Link naturally: Pair the pre-approval discussion with the How Much House Can I Afford? Agent-Friendly Explainer so buyers see the full carrying-cost picture before touring.
Scripts for Listing Appointments (When Representing Sellers)
Seller: "How do I know an offer is real?"
Agent: "We require every buyer to provide a pre-approval letter dated within the last 30 days. I also call the lender to confirm the buyer’s file is complete and no additional conditions remain. Pre-qualification letters alone do not meet our submission standard."
Follow-Through Workflow After the Script
1. Send lender referral within 24 hours of the conversation.
2. Request the buyer forward the pre-approval letter once received.
3. Log the expiration date of the letter in your CRM.
4. Schedule a 10-minute call the week before the letter expires to discuss extension or updated income docs.
FAQ
How long does a pre-approval typically last?
Most lenders issue letters valid for 60–90 days. After that, the buyer must supply updated pay stubs and bank statements for an extension.
Can a buyer get pre-approved by more than one lender?

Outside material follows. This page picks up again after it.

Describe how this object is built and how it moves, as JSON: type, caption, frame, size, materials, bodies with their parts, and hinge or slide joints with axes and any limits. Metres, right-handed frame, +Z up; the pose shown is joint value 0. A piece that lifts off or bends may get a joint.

Yes. Multiple pre-approvals within the same shopping window do not damage credit scores when spaced correctly, and they give the buyer leverage to compare rates.
What happens if a buyer’s pre-approval amount is lower than expected?
The agent should immediately revisit the search criteria and, if needed, connect the buyer with the How Much House Can I Afford? Agent-Friendly Explainer to reset expectations before more showings occur.
Should every offer be accompanied by a pre-approval letter?
Yes. In competitive markets, offers without verified financing are routinely set aside. The letter should be dated within 30 days and include the lender’s direct contact information.